**Data shown:**
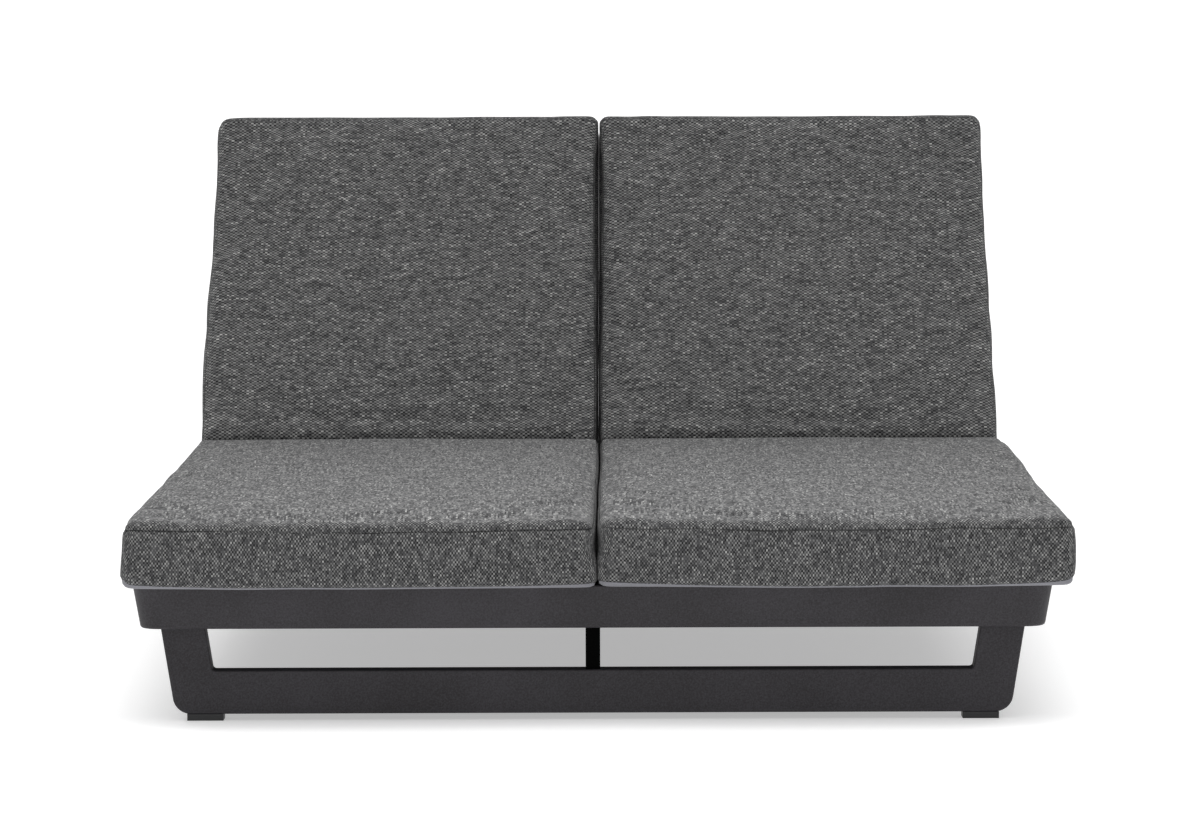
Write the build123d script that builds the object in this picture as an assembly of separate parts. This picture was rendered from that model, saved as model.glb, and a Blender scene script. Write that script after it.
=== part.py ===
from build123d import *
import os
from math import cos, radians, sin, sqrt, tan

# Double chaise lounger, in millimetres. X runs from left to right as seen from the foot end, Y from
# the foot end to the head end, and Z up from the floor. The origin is on the floor, under the middle
# of the box around the lounger as it stands with both backs raised.

# Overall layout
seat_pivot_length = 1327.0
back_cushion_length = 698.0
cushion_overhang = 25.0
pivot_setback = 20.0
back_angle = 52.0
notch_angles = (52.0, 42.0, 32.0, 21.0, 0.0)
cut_overrun = 5.0
running_clearance = 0.06
fixed_clearance = 0.15
soft_clearance = 0.3

# Rim: leaning tubes with rounded plan corners
rim_top_width = 1260.0
rim_height = 60.0
rim_depth = 30.0
rim_lean = 10.0
rim_corner_radius = 36.0
rim_edge_radius = 4.5
rim_top_radius = 2.0
tube_wall = 2.5

# Leg frames
leg_face = 60.0
leg_depth = 30.0
leg_lean = 9.0
leg_gap = 60.0
leg_outer_radius = 25.0
leg_inner_radius = 5.0
leg_edge_radius = 2.5
leg_top_clearance = 3.0
leg_side_clearance = 1.0
post_width = 20.0
post_wall = 1.5

# Glides under the low rails
glide_width = 50.0
glide_height = 9.0
glide_inset = 41.0
glide_edge = 1.5

# Deck
slat_thickness = 12.0
slat_wall = 1.5
slat_end_clearance = 2.0
seat_slat_width = 60.0
seat_slat_count = 14
ledge_width = 20.0
ledge_thickness = 3.0
centre_rail_width = 40.0
centre_rail_height = 48.0
crossbar_depth = 30.0

# Backs
stile_width = 20.0
stile_height = 30.0
stile_wall = 2.0
stile_lug = 22.0
stile_inset = (34.0, 23.0)
back_end_clearance = 13.0
back_rail_width = 20.0
back_rail_height = 20.0
back_rail_start = 25.0
back_slat_start = 22.0
back_slat_width = 50.0
back_slat_count = 8
back_side_clearance = (6.0, 8.0)

# Hinges
pivot_bolt_radius = 4.0
bush_radius = 6.0
bush_flange_radius = 9.0
bush_flange = 1.5
ear_thickness = 4.0
ear_radius = 14.0
bracket_plate = 4.0
side_play = 0.3

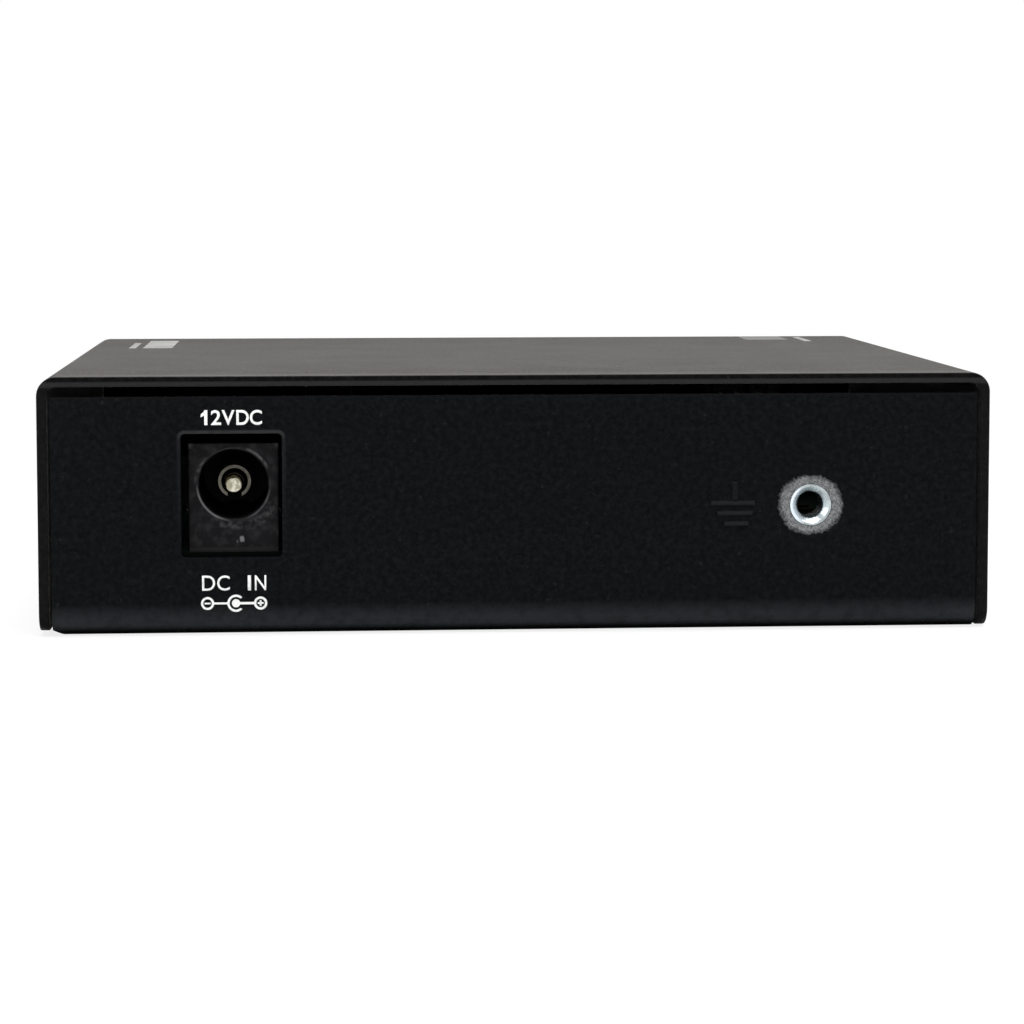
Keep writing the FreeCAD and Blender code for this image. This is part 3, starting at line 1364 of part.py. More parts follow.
def make_magnetics_leads():
    """Leads along the transformer's two long sides."""
    body = new_body("line_transformer_leads")
    side = "Sizes.magnetics_depth / 2"
    lead = new_sketch(body, "YZ_Plane", "-Sizes.magnetics_pitch * (Sizes.magnetics_count - 1) / 2")
    outline(lead, [
        (side, "Sizes.strip"),
        (f"{side} + Sizes.strip", "0"),
        (f"{side} + Sizes.lead_reach", "0"),
        (f"{side} + Sizes.lead_reach", "Sizes.strip"),
        (f"{side} + 2 * Sizes.strip", "Sizes.strip"),
        (side, "Sizes.strip * 3"),
    ])
    pad(body, lead, "Sizes.pin_gauge", symmetric=True)
    row_of(body, "X_Axis", "Sizes.magnetics_pitch", "Sizes.magnetics_count")
    mirror(body, "XZ_Plane")
    place_magnetics(body)
    return body


def make_crystal():
    """Crystal: flat ceramic package with a smaller metal lid."""
    body = new_body("crystal")
    package = "Sizes.crystal_height - Sizes.crystal_lid"
    for inset, height in (("0", package), ("Sizes.crystal_lid", "Sizes.crystal_height")):
        plan = new_sketch(body, "XY_Plane")
        centred(plan, "0", "0", f"(Sizes.crystal_width - {inset})", f"(Sizes.crystal_length - {inset})")
        pad(body, plan, height)
    place(body, "Sizes.crystal_x", "Sizes.crystal_y", BOARD_TOP)
    return body


def make_coil():
    """Shielded power inductor: square base with a round ferrite drum."""
    body = new_body("power_inductor")
    plan = new_sketch(body, "XY_Plane")
    centred(plan, "0", "0", "Sizes.coil_size", "Sizes.coil_size")
    pad(body, plan, "Sizes.coil_base")
    dress(body, "Chamfer", lambda edge, at: along(edge, Z_WAY), "Sizes.coil_corner")
    drum = new_sketch(body, "XY_Plane")
    circle(drum, "0", "0", "Sizes.coil_size / 2 - Sizes.strip")
    pad(body, drum, "Sizes.coil_height")
    place(body, "Sizes.coil_x", "Sizes.coil_y", BOARD_TOP)
    return body


def make_can():
    """Electrolytic capacitor can."""
    body = new_body("filter_capacitor")
    plan = new_sketch(body, "XY_Plane", "Sizes.strip")
    circle(plan, "0", "0", "Sizes.can_diameter / 2")
    pad(body, plan, "Sizes.can_height - Sizes.strip")
    place(body, "Sizes.can_x", "Sizes.can_y", BOARD_TOP)
    return body


def make_can_base():
    """Square plastic base under the capacitor can, two corners cut."""
    body = new_body("capacitor_base")
    plan = new_sketch(body, "XY_Plane")
    half = "(Sizes.can_diameter / 2 + Sizes.solder_slip)"
    outline(plan, [
        (f"-{half}", f"-{half}"),
        (half, f"-{half}"),
        (half, f"{half} - Sizes.can_corner"),
        (f"{half} - Sizes.can_corner", half),
        (f"-{half} + Sizes.can_corner", half),
        (f"-{half}", f"{half} - Sizes.can_corner"),
    ])
    pad(body, plan, "Sizes.strip")
    place(body, "Sizes.can_x", "Sizes.can_y", BOARD_TOP)
    return body


def make_regulator():
    """Voltage regulator: moulded body, heat tab and three legs on the board."""
    body = new_body("voltage_regulator")
    plan = new_sketch(body, "XY_Plane")
    centred(plan, "0", "0", "Sizes.regulator_width", "Sizes.regulator_depth")
    pad(body, plan, "Sizes.regulator_height")
    dress(body, "Chamfer", lambda edge, at: near(at.z, number("regulator_height")), "Sizes.strip")
    legs = new_sketch(body, "XY_Plane")
    reach = "(Sizes.regulator_depth / 2 + Sizes.regulator_reach)"
    rectangle(legs, "-Sizes.regulator_width / 4", "0", "Sizes.regulator_width / 4", reach)
    for step in (-1, 0, 1):
        centre = f"{step} * Sizes.regulator_pitch"
        rectangle(
            legs, f"{centre} - Sizes.regulator_leg / 2", f"-{reach}",
            f"{centre} + Sizes.regulator_leg / 2", "-Sizes.strip",
        )
    pad(body, legs, "Sizes.strip")
    place(body, "Sizes.regulator_x", "Sizes.regulator_y", BOARD_TOP)
    return body


def make_chip_components():
    """Small surface-mount parts: oblong blocks standing on the board."""
    body = new_body("chip_components")
    # (across, along, lies along Y) in grid steps from the controller's centre
    spots = [
        (-7, -2, 0), (-7, -1, 0), (6, -5, 1), (7, -5, 1), (8, -5, 1),
        (-2, 6, 1), (0, 6, 1), (2, 6, 1), (8, 1, 0), (8, 3, 0), (-1, -7, 1), (1, -7, 1),
    ]
    plan = new_sketch(body, "XY_Plane")
    for across, deep, turned in spots:
        sides = ("Sizes.small_width", "Sizes.small_length")
        width, length = sides if turned else sides[::-1]
        centred(plan, f"{across} * Sizes.grid_step", f"{deep} * Sizes.grid_step", width, length)
    pad(body, plan, "Sizes.small_height")
    place(body, "Sizes.chip_x", "Sizes.chip_y", BOARD_TOP)
    return body


# ---------------------------------------------------------------- build, check, write

MAKERS = [
    make_tray, make_cover, make_ground_nut, make_case_screws,
    make_standoffs, make_board_screws, make_board,
    make_jack_housing, make_jack_pin, make_jack_collar, make_jack_spring, make_jack_tail, make_jack_lug,
    make_copper_shell, make_copper_housing, make_copper_wires,
    make_fibre_housing, make_fibre_barrels, make_fibre_sleeves, make_fibre_latches, make_fibre_pins,
    make_lamp_holder, make_lamp_lenses, make_lamp_leads,
    make_switch_cover, make_switch_base, make_switch_terminals,
    make_chip, make_chip_leads, make_magnetics, make_magnetics_leads, make_crystal,
    make_coil, make_can, make_can_base, make_regulator, make_chip_components,
]

pieces = [maker() for maker in MAKERS]
pieces += [make_switch_lever(lever) for lever in range(LEVERS)]
doc.recompute()

for item in doc.Objects:
    if "Invalid" in item.State or "Error" in item.State:
        raise RuntimeError(f"{item.Label} failed: {item.State}")
for piece in pieces:
    if piece.Shape.isNull() or not piece.Shape.isValid():
        raise RuntimeError(f"{piece.Label} has no valid shape")

os.makedirs("parts", exist_ok=True)
for piece in pieces:
    piece.Shape.exportStep(os.path.join("parts", f"{piece.Label}.step"))
    print(f"{piece.Label}: {len(piece.Shape.Solids)} solid(s), {piece.Shape.Volume:.1f} mm3")
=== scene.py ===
# %% [markdown]
# # A small fibre media converter, dressed for its portrait
#
# The object is a black steel box as wide as a hand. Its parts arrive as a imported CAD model: a folded tray,
# a folded cover, a DC inlet, a grounding nut and the ports on the far side. This lesson gives each visible
# part rounded edges, a finish and the small marks that a CAD model leaves out, then sets up a camera and
# soft light.

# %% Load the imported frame
import json
import math

import bmesh
import bpy
from mathutils import Matrix, Vector


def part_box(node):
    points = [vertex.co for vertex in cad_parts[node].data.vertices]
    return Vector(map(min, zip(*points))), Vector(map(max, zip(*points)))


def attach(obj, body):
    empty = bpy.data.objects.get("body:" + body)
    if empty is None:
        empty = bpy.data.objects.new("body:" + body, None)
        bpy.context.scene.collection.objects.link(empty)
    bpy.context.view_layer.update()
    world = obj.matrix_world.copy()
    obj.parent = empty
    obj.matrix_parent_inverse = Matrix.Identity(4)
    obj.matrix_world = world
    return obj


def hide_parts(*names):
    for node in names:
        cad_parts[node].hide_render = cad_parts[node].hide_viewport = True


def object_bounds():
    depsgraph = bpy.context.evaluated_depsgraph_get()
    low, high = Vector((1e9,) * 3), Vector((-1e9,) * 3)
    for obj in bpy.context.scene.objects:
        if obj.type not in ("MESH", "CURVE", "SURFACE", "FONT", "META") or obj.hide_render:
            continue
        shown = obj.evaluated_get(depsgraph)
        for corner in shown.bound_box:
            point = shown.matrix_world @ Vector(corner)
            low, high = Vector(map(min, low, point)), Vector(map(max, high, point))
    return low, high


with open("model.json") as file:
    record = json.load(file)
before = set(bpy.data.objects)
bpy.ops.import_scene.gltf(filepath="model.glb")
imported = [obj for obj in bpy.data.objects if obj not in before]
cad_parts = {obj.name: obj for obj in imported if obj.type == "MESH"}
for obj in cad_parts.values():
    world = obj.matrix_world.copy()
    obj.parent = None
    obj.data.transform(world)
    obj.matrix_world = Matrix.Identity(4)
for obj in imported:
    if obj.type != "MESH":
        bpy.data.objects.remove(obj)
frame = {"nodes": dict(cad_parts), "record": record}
cad_low, cad_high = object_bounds()
record = frame["record"]
body_of_node = {node: body for body, nodes in record["behaviour"]["bodies"].items() for node in nodes}
slot_of_node = {part["node"]: part["material_slot"] for part in record["subparts"]}
MM = 0.001


def in_mm(vector):
    return tuple(round(v / MM, 2) for v in vector)


print("CAD box", in_mm(cad_high - cad_low), "mm,", len(frame["nodes"]), "nodes")

# %% [markdown]
# ## The camera
# The box is looked at from about 28 cm, a little from the left of its middle and slightly from above, so
# its top shows as a thin sliver. A long lens keeps its sides nearly upright, and a lens shift of a tenth of
# the frame takes part of the nod, so that they lean less. The shift stays small, because it is kept when
# the camera goes round the object. The angles are a compass turn to the right, a nod downwards and a slight
# roll.

# %% Camera
CAMERA_PLACE = Vector((-18.93, -318.04, 43.99)) * MM
TURN_RIGHT, NOD_DOWN, ROLL = (math.radians(angle) for angle in (3.722, 4.394, -0.050))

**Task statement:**
Return only the stretch of the material above from the line holding "for item in" through the line holding "cad_parts[node].hide_render = cad_parts[node].hide_viewport", copied exactly.

**Output below:**
for item in doc.Objects:
    if "Invalid" in item.State or "Error" in item.State:
        raise RuntimeError(f"{item.Label} failed: {item.State}")
for piece in pieces:
    if piece.Shape.isNull() or not piece.Shape.isValid():
        raise RuntimeError(f"{piece.Label} has no valid shape")

os.makedirs("parts", exist_ok=True)
for piece in pieces:
    piece.Shape.exportStep(os.path.join("parts", f"{piece.Label}.step"))
    print(f"{piece.Label}: {len(piece.Shape.Solids)} solid(s), {piece.Shape.Volume:.1f} mm3")
=== scene.py ===
# %% [markdown]
# # A small fibre media converter, dressed for its portrait
#
# The object is a black steel box as wide as a hand. Its parts arrive as a imported CAD model: a folded tray,
# a folded cover, a DC inlet, a grounding nut and the ports on the far side. This lesson gives each visible
# part rounded edges, a finish and the small marks that a CAD model leaves out, then sets up a camera and
# soft light.

# %% Load the imported frame
import json
import math

import bmesh
import bpy
from mathutils import Matrix, Vector


def part_box(node):
    points = [vertex.co for vertex in cad_parts[node].data.vertices]
    return Vector(map(min, zip(*points))), Vector(map(max, zip(*points)))


def attach(obj, body):
    empty = bpy.data.objects.get("body:" + body)
    if empty is None:
        empty = bpy.data.objects.new("body:" + body, None)
        bpy.context.scene.collection.objects.link(empty)
    bpy.context.view_layer.update()
    world = obj.matrix_world.copy()
    obj.parent = empty
    obj.matrix_parent_inverse = Matrix.Identity(4)
    obj.matrix_world = world
    return obj


def hide_parts(*names):
    for node in names:
        cad_parts[node].hide_render = cad_parts[node].hide_viewport = True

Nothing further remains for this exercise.